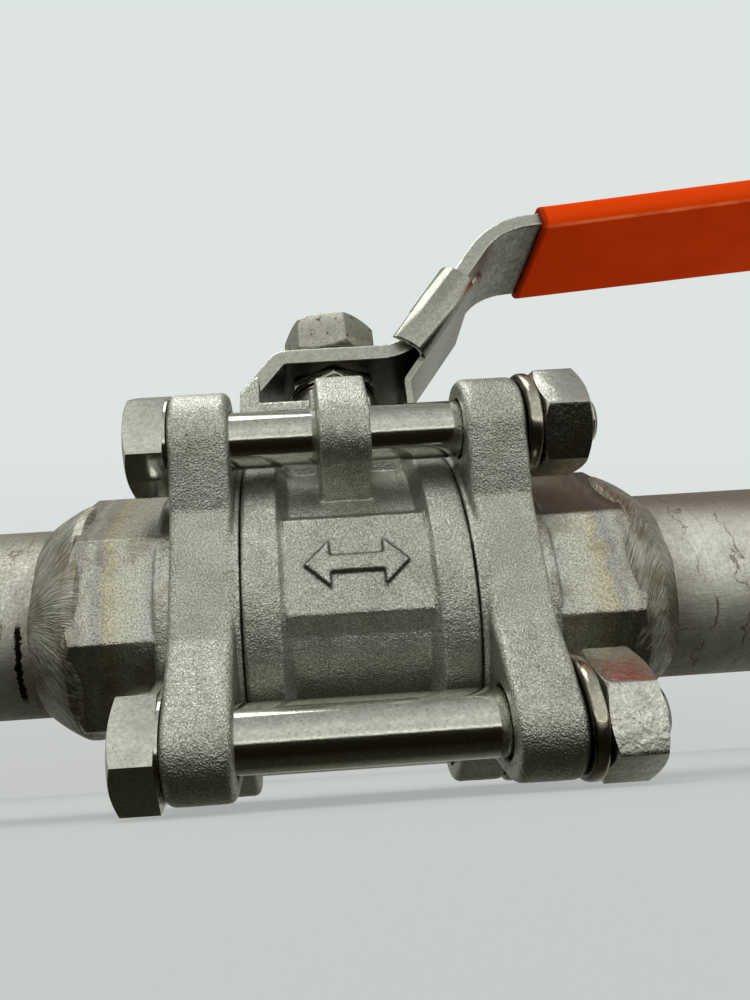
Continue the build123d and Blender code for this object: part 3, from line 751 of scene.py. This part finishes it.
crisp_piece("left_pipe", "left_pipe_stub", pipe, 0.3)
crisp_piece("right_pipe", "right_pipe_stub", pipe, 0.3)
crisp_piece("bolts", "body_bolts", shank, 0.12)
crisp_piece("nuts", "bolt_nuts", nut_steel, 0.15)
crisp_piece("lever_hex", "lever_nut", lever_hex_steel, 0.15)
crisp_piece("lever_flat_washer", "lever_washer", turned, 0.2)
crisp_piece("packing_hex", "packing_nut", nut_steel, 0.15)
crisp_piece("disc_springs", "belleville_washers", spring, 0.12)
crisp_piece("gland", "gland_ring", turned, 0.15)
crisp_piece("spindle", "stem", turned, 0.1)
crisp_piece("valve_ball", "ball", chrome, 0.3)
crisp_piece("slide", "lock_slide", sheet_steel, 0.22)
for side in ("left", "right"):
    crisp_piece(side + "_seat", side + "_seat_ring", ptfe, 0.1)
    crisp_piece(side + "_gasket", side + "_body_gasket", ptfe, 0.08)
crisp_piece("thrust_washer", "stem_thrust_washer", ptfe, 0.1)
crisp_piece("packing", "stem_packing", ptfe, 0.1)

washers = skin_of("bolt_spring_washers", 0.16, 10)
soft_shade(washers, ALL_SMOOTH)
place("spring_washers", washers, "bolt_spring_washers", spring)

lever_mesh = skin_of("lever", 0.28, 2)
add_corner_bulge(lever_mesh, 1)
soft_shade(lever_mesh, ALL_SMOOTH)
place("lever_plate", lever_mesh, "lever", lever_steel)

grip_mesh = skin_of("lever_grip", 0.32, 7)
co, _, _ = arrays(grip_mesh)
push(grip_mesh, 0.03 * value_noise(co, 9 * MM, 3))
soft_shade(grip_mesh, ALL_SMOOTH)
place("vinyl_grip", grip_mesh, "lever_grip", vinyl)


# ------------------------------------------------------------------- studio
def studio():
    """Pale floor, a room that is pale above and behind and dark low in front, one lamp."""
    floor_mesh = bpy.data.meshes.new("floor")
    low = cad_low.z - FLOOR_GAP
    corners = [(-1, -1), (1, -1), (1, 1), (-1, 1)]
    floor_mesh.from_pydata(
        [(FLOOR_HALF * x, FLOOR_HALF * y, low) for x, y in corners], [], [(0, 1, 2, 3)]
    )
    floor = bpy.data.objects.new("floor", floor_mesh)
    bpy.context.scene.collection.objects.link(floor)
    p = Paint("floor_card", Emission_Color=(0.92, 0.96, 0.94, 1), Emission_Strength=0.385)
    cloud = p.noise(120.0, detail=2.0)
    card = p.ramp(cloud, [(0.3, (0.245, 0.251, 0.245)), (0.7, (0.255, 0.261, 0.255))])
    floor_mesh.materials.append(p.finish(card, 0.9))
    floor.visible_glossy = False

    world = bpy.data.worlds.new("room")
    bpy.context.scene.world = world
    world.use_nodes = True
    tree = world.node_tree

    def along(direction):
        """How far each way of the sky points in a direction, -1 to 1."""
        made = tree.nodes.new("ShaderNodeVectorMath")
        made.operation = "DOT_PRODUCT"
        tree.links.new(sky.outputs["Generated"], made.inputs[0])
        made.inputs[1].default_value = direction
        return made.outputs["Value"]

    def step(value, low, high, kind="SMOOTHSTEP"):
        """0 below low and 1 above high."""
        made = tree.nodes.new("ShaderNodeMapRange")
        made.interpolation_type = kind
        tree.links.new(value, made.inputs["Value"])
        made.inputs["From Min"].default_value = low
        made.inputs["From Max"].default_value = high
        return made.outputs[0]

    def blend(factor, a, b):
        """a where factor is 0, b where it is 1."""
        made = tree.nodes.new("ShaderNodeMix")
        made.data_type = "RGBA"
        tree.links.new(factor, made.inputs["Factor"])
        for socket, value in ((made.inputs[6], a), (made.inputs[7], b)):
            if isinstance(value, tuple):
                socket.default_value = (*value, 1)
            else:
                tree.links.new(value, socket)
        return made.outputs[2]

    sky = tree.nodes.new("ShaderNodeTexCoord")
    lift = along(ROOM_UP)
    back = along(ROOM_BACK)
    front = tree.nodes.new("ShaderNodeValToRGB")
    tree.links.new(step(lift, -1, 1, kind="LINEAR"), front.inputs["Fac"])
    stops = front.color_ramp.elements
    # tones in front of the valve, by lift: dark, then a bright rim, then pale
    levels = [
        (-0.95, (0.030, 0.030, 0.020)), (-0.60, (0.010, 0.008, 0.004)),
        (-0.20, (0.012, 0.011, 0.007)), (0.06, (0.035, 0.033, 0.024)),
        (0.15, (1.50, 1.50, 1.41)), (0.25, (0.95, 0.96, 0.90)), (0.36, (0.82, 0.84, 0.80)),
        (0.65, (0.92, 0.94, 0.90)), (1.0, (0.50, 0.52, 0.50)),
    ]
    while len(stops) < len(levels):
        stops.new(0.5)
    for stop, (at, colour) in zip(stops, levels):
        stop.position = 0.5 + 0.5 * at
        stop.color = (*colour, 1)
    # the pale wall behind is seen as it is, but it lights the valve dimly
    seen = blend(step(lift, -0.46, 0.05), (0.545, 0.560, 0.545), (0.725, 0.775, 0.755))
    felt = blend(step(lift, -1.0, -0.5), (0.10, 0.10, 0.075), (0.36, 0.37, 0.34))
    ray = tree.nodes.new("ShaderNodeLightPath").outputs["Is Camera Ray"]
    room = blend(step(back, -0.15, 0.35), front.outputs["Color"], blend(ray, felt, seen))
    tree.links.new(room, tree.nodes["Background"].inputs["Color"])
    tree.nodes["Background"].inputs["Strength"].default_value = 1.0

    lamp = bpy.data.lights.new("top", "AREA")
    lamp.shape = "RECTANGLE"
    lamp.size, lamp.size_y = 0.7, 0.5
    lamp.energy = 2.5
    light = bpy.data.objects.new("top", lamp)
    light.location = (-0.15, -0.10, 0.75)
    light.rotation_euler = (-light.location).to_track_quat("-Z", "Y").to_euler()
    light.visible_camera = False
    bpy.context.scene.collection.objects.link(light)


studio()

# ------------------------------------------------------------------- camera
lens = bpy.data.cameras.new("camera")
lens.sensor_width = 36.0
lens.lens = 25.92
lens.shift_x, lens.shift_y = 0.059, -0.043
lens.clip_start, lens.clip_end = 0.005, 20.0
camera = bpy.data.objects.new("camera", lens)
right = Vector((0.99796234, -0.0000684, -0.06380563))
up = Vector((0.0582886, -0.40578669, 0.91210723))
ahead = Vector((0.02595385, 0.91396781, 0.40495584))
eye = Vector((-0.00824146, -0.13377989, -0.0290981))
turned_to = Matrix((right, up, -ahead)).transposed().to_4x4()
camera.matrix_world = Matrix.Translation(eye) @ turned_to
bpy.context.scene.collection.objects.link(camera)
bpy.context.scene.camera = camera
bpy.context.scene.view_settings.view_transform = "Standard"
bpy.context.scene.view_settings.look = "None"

——————————

▶ **DIRECTION**: Write out the whole listing again. Match it word for word.

▶ **REPLY**:
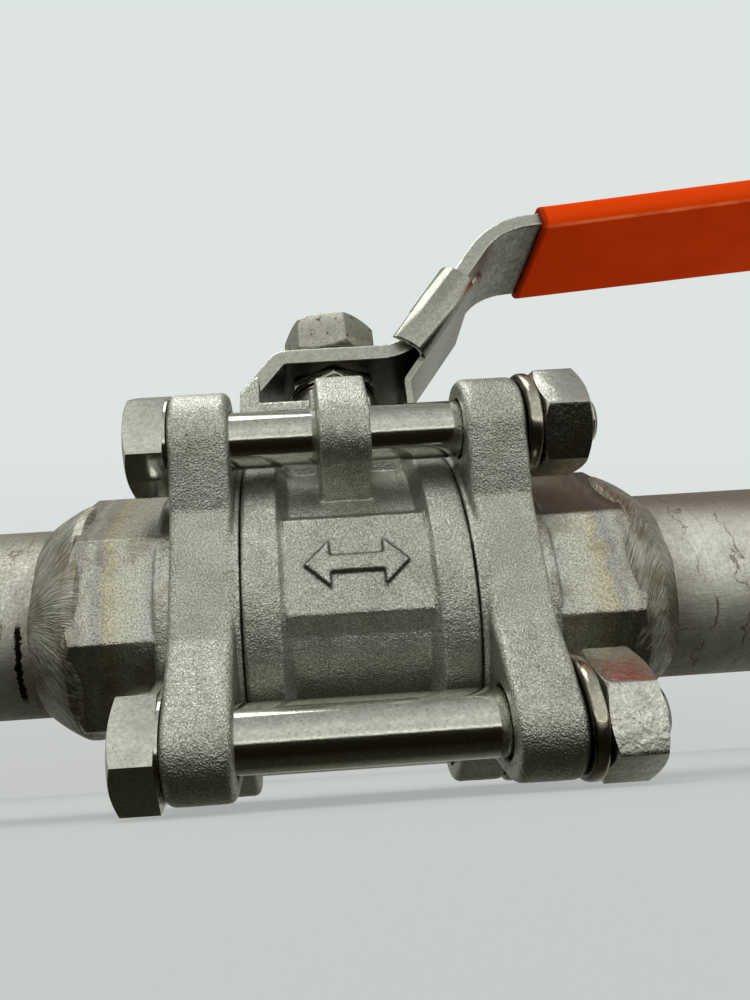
Continue the build123d and Blender code for this object: part 3, from line 751 of scene.py. This part finishes it.
crisp_piece("left_pipe", "left_pipe_stub", pipe, 0.3)
crisp_piece("right_pipe", "right_pipe_stub", pipe, 0.3)
crisp_piece("bolts", "body_bolts", shank, 0.12)
crisp_piece("nuts", "bolt_nuts", nut_steel, 0.15)
crisp_piece("lever_hex", "lever_nut", lever_hex_steel, 0.15)
crisp_piece("lever_flat_washer", "lever_washer", turned, 0.2)
crisp_piece("packing_hex", "packing_nut", nut_steel, 0.15)
crisp_piece("disc_springs", "belleville_washers", spring, 0.12)
crisp_piece("gland", "gland_ring", turned, 0.15)
crisp_piece("spindle", "stem", turned, 0.1)
crisp_piece("valve_ball", "ball", chrome, 0.3)
crisp_piece("slide", "lock_slide", sheet_steel, 0.22)
for side in ("left", "right"):
    crisp_piece(side + "_seat", side + "_seat_ring", ptfe, 0.1)
    crisp_piece(side + "_gasket", side + "_body_gasket", ptfe, 0.08)
crisp_piece("thrust_washer", "stem_thrust_washer", ptfe, 0.1)
crisp_piece("packing", "stem_packing", ptfe, 0.1)

washers = skin_of("bolt_spring_washers", 0.16, 10)
soft_shade(washers, ALL_SMOOTH)
place("spring_washers", washers, "bolt_spring_washers", spring)

lever_mesh = skin_of("lever", 0.28, 2)
add_corner_bulge(lever_mesh, 1)
soft_shade(lever_mesh, ALL_SMOOTH)
place("lever_plate", lever_mesh, "lever", lever_steel)

grip_mesh = skin_of("lever_grip", 0.32, 7)
co, _, _ = arrays(grip_mesh)
push(grip_mesh, 0.03 * value_noise(co, 9 * MM, 3))
soft_shade(grip_mesh, ALL_SMOOTH)
place("vinyl_grip", grip_mesh, "lever_grip", vinyl)


# ------------------------------------------------------------------- studio
def studio():
    """Pale floor, a room that is pale above and behind and dark low in front, one lamp."""
    floor_mesh = bpy.data.meshes.new("floor")
    low = cad_low.z - FLOOR_GAP
    corners = [(-1, -1), (1, -1), (1, 1), (-1, 1)]
    floor_mesh.from_pydata(
        [(FLOOR_HALF * x, FLOOR_HALF * y, low) for x, y in corners], [], [(0, 1, 2, 3)]
    )
    floor = bpy.data.objects.new("floor", floor_mesh)
    bpy.context.scene.collection.objects.link(floor)
    p = Paint("floor_card", Emission_Color=(0.92, 0.96, 0.94, 1), Emission_Strength=0.385)
    cloud = p.noise(120.0, detail=2.0)
    card = p.ramp(cloud, [(0.3, (0.245, 0.251, 0.245)), (0.7, (0.255, 0.261, 0.255))])
    floor_mesh.materials.append(p.finish(card, 0.9))
    floor.visible_glossy = False

    world = bpy.data.worlds.new("room")
    bpy.context.scene.world = world
    world.use_nodes = True
    tree = world.node_tree

    def along(direction):
        """How far each way of the sky points in a direction, -1 to 1."""
        made = tree.nodes.new("ShaderNodeVectorMath")
        made.operation = "DOT_PRODUCT"
        tree.links.new(sky.outputs["Generated"], made.inputs[0])
        made.inputs[1].default_value = direction
        return made.outputs["Value"]

    def step(value, low, high, kind="SMOOTHSTEP"):
        """0 below low and 1 above high."""
        made = tree.nodes.new("ShaderNodeMapRange")
        made.interpolation_type = kind
        tree.links.new(value, made.inputs["Value"])
        made.inputs["From Min"].default_value = low
        made.inputs["From Max"].default_value = high
        return made.outputs[0]

    def blend(factor, a, b):
        """a where factor is 0, b where it is 1."""
        made = tree.nodes.new("ShaderNodeMix")
        made.data_type = "RGBA"
        tree.links.new(factor, made.inputs["Factor"])
        for socket, value in ((made.inputs[6], a), (made.inputs[7], b)):
            if isinstance(value, tuple):
                socket.default_value = (*value, 1)
            else:
                tree.links.new(value, socket)
        return made.outputs[2]

    sky = tree.nodes.new("ShaderNodeTexCoord")
    lift = along(ROOM_UP)
    back = along(ROOM_BACK)
    front = tree.nodes.new("ShaderNodeValToRGB")
    tree.links.new(step(lift, -1, 1, kind="LINEAR"), front.inputs["Fac"])
    stops = front.color_ramp.elements
    # tones in front of the valve, by lift: dark, then a bright rim, then pale
    levels = [
        (-0.95, (0.030, 0.030, 0.020)), (-0.60, (0.010, 0.008, 0.004)),
        (-0.20, (0.012, 0.011, 0.007)), (0.06, (0.035, 0.033, 0.024)),
        (0.15, (1.50, 1.50, 1.41)), (0.25, (0.95, 0.96, 0.90)), (0.36, (0.82, 0.84, 0.80)),
        (0.65, (0.92, 0.94, 0.90)), (1.0, (0.50, 0.52, 0.50)),
    ]
    while len(stops) < len(levels):
        stops.new(0.5)
    for stop, (at, colour) in zip(stops, levels):
        stop.position = 0.5 + 0.5 * at
        stop.color = (*colour, 1)
    # the pale wall behind is seen as it is, but it lights the valve dimly
    seen = blend(step(lift, -0.46, 0.05), (0.545, 0.560, 0.545), (0.725, 0.775, 0.755))
    felt = blend(step(lift, -1.0, -0.5), (0.10, 0.10, 0.075), (0.36, 0.37, 0.34))
    ray = tree.nodes.new("ShaderNodeLightPath").outputs["Is Camera Ray"]
    room = blend(step(back, -0.15, 0.35), front.outputs["Color"], blend(ray, felt, seen))
    tree.links.new(room, tree.nodes["Background"].inputs["Color"])
    tree.nodes["Background"].inputs["Strength"].default_value = 1.0

    lamp = bpy.data.lights.new("top", "AREA")
    lamp.shape = "RECTANGLE"
    lamp.size, lamp.size_y = 0.7, 0.5
    lamp.energy = 2.5
    light = bpy.data.objects.new("top", lamp)
    light.location = (-0.15, -0.10, 0.75)
    light.rotation_euler = (-light.location).to_track_quat("-Z", "Y").to_euler()
    light.visible_camera = False
    bpy.context.scene.collection.objects.link(light)


studio()

# ------------------------------------------------------------------- camera
lens = bpy.data.cameras.new("camera")
lens.sensor_width = 36.0
lens.lens = 25.92
lens.shift_x, lens.shift_y = 0.059, -0.043
lens.clip_start, lens.clip_end = 0.005, 20.0
camera = bpy.data.objects.new("camera", lens)
right = Vector((0.99796234, -0.0000684, -0.06380563))
up = Vector((0.0582886, -0.40578669, 0.91210723))
ahead = Vector((0.02595385, 0.91396781, 0.40495584))
eye = Vector((-0.00824146, -0.13377989, -0.0290981))
turned_to = Matrix((right, up, -ahead)).transposed().to_4x4()
camera.matrix_world = Matrix.Translation(eye) @ turned_to
bpy.context.scene.collection.objects.link(camera)
bpy.context.scene.camera = camera
bpy.context.scene.view_settings.view_transform = "Standard"
bpy.context.scene.view_settings.look = "None"